Print out the entries below with no edits.

[start DATASET RECORDS]

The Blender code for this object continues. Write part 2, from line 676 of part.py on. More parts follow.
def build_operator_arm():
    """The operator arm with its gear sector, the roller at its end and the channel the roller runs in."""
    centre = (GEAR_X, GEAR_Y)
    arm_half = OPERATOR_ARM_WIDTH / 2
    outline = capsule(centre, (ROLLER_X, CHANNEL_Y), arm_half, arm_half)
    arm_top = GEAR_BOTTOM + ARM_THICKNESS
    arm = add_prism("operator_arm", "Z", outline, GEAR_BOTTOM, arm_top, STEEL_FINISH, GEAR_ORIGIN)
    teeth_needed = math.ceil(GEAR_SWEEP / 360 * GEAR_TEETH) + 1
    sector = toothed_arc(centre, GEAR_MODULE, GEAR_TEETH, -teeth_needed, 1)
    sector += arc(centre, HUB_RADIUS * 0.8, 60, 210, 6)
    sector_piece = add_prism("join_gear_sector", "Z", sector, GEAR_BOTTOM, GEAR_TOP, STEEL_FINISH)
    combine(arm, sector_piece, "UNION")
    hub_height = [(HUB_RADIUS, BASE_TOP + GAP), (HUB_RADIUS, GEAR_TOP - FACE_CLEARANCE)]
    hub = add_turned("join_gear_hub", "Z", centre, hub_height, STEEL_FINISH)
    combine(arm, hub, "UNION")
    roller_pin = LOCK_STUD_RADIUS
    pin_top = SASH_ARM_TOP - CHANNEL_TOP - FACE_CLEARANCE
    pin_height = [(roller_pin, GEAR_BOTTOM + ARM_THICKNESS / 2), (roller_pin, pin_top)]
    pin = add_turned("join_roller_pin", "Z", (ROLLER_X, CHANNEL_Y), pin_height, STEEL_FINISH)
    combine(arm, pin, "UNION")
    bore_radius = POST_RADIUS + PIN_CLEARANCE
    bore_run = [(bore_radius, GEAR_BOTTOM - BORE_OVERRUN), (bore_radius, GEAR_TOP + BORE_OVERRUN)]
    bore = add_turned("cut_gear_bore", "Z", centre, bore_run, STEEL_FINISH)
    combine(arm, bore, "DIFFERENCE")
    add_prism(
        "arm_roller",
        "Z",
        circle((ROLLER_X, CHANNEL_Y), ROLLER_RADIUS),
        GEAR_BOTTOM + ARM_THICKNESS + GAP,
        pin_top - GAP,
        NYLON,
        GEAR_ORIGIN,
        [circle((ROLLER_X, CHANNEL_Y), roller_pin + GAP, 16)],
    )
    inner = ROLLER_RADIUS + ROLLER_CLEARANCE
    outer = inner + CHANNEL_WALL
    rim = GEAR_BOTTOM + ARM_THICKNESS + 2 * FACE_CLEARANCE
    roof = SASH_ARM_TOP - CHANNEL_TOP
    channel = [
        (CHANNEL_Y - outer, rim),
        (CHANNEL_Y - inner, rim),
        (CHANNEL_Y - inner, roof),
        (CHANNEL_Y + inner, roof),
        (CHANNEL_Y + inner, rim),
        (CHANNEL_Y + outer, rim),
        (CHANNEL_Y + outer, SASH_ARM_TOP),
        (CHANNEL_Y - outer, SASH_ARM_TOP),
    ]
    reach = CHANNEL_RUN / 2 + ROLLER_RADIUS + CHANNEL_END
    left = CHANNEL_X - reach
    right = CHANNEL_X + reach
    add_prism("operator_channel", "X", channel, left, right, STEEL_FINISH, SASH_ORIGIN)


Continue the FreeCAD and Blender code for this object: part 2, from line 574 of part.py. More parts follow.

[end DATASET RECORDS]

SOLVED EXERCISE:
The Blender code for this object continues. Write part 2, from line 676 of part.py on. More parts follow.
def build_operator_arm():
    """The operator arm with its gear sector, the roller at its end and the channel the roller runs in."""
    centre = (GEAR_X, GEAR_Y)
    arm_half = OPERATOR_ARM_WIDTH / 2
    outline = capsule(centre, (ROLLER_X, CHANNEL_Y), arm_half, arm_half)
    arm_top = GEAR_BOTTOM + ARM_THICKNESS
    arm = add_prism("operator_arm", "Z", outline, GEAR_BOTTOM, arm_top, STEEL_FINISH, GEAR_ORIGIN)
    teeth_needed = math.ceil(GEAR_SWEEP / 360 * GEAR_TEETH) + 1
    sector = toothed_arc(centre, GEAR_MODULE, GEAR_TEETH, -teeth_needed, 1)
    sector += arc(centre, HUB_RADIUS * 0.8, 60, 210, 6)
    sector_piece = add_prism("join_gear_sector", "Z", sector, GEAR_BOTTOM, GEAR_TOP, STEEL_FINISH)
    combine(arm, sector_piece, "UNION")
    hub_height = [(HUB_RADIUS, BASE_TOP + GAP), (HUB_RADIUS, GEAR_TOP - FACE_CLEARANCE)]
    hub = add_turned("join_gear_hub", "Z", centre, hub_height, STEEL_FINISH)
    combine(arm, hub, "UNION")
    roller_pin = LOCK_STUD_RADIUS
    pin_top = SASH_ARM_TOP - CHANNEL_TOP - FACE_CLEARANCE
    pin_height = [(roller_pin, GEAR_BOTTOM + ARM_THICKNESS / 2), (roller_pin, pin_top)]
    pin = add_turned("join_roller_pin", "Z", (ROLLER_X, CHANNEL_Y), pin_height, STEEL_FINISH)
    combine(arm, pin, "UNION")
    bore_radius = POST_RADIUS + PIN_CLEARANCE
    bore_run = [(bore_radius, GEAR_BOTTOM - BORE_OVERRUN), (bore_radius, GEAR_TOP + BORE_OVERRUN)]
    bore = add_turned("cut_gear_bore", "Z", centre, bore_run, STEEL_FINISH)
    combine(arm, bore, "DIFFERENCE")
    add_prism(
        "arm_roller",
        "Z",
        circle((ROLLER_X, CHANNEL_Y), ROLLER_RADIUS),
        GEAR_BOTTOM + ARM_THICKNESS + GAP,
        pin_top - GAP,
        NYLON,
        GEAR_ORIGIN,
        [circle((ROLLER_X, CHANNEL_Y), roller_pin + GAP, 16)],
    )
    inner = ROLLER_RADIUS + ROLLER_CLEARANCE
    outer = inner + CHANNEL_WALL
    rim = GEAR_BOTTOM + ARM_THICKNESS + 2 * FACE_CLEARANCE
    roof = SASH_ARM_TOP - CHANNEL_TOP
    channel = [
        (CHANNEL_Y - outer, rim),
        (CHANNEL_Y - inner, rim),
        (CHANNEL_Y - inner, roof),
        (CHANNEL_Y + inner, roof),
        (CHANNEL_Y + inner, rim),
        (CHANNEL_Y + outer, rim),
        (CHANNEL_Y + outer, SASH_ARM_TOP),
        (CHANNEL_Y - outer, SASH_ARM_TOP),
    ]
    reach = CHANNEL_RUN / 2 + ROLLER_RADIUS + CHANNEL_END
    left = CHANNEL_X - reach
    right = CHANNEL_X + reach
    add_prism("operator_channel", "X", channel, left, right, STEEL_FINISH, SASH_ORIGIN)


Continue the FreeCAD and Blender code for this object: part 2, from line 574 of part.py. More parts follow.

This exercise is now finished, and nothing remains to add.